LSI stands for 'latent semantic indexing', which refers to words that are semantically related to your primary keyword and help search engines to better understand your content. LSI keywords are frequently found together in the same context, for example if you are talking about 'Nike' you might also talk about 'sneakers' or 'fitness'.
You should also plan out how you will use other existing content on the site for inbound and outbound links. This is because linking content to other content, categories or products on your website is good for SEO. This is known as interlinking or cross linking and tells Google which pages are the most important.
This can be as simple as linking all of your product pages on linen sheets to the category page on bed sheets, but you should consider the overall information architecture of your site as a whole and how your category pages, product pages, blog posts, buying guides etc. can all link to each other.

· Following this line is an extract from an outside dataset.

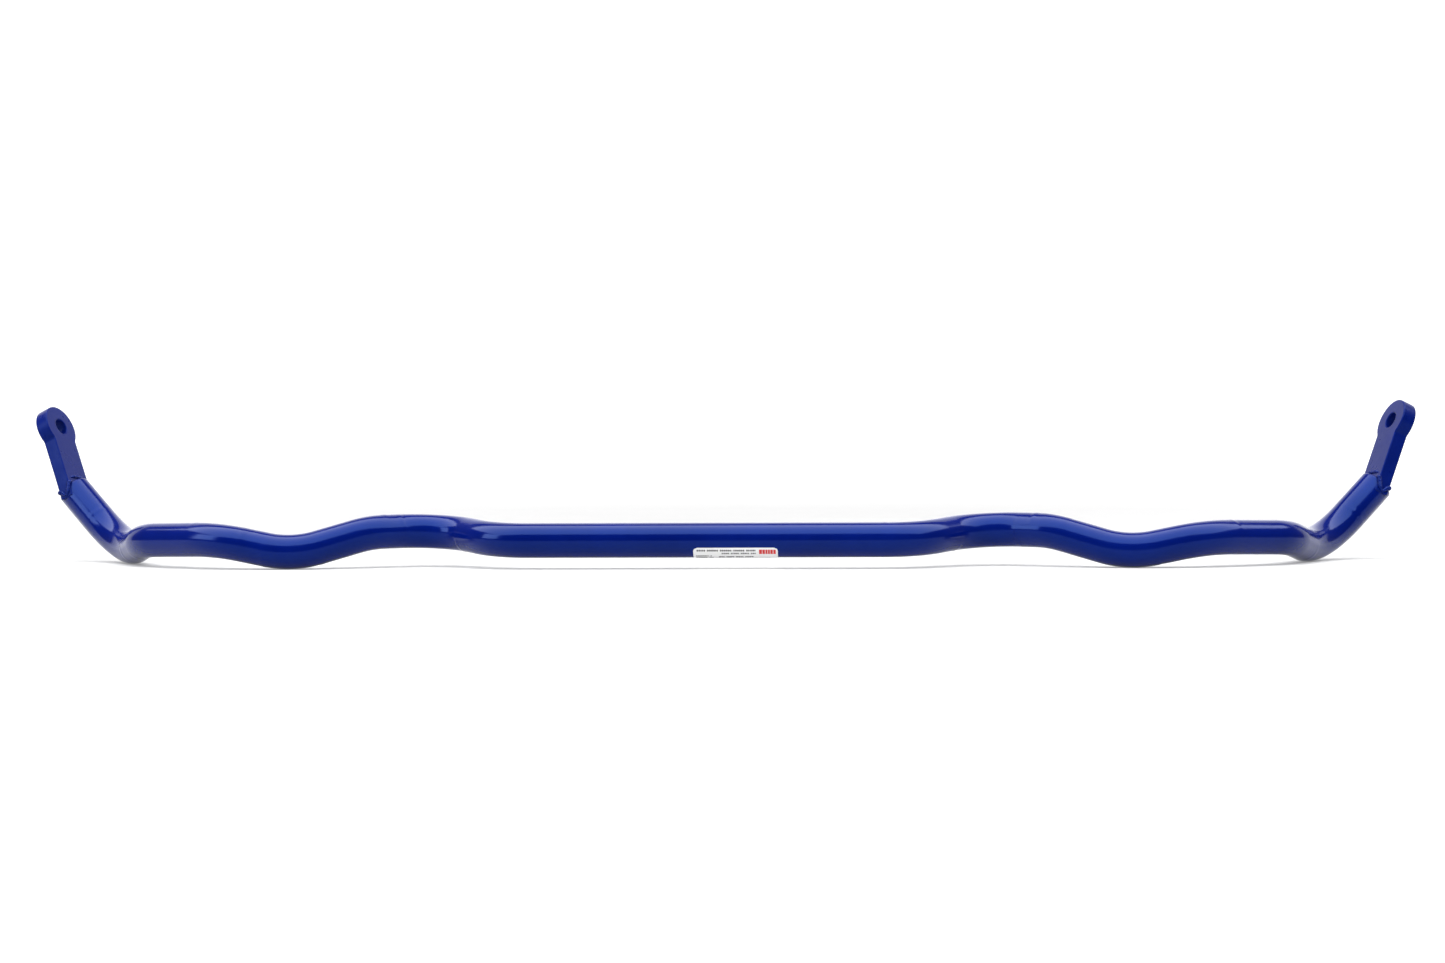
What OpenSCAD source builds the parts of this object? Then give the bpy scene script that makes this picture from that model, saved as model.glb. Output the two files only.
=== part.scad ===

Try to leverage the different content on your site. You may need to write new content, re-hash old content and look at ways to build external links to your site.
Step 5. Implement your on-page SEO strategy
Now you’re ready to start the doing! Your on-page SEO strategy should include how you’re going to change title tags, headers, scatter keywords and LSI keywords throughout each page.
Ideally your main keyword will appear in your title, your H1 tags, your meta description and the first 100 words of each page. Your ecommerce platform should make it easy to add these in your page builder. Stay away from the outdated SEO tactic of keyword stuffing, where you use the same keyword over and over again, and instead use synonyms or variations of the keyword.
Keep track of these activities in a spreadsheet so you can see what you’ve done and what to do next.
Step 6. Optimize
SEO is never ‘done’. You should be continually reviewing your rankings and updating and tweaking pages to keep your content fresh and and on page 1 of Google. Although we based this post on Google’s search engine, the same principles apply everywhere, so no matter what channel you’re using keywords for be sure to do your research first.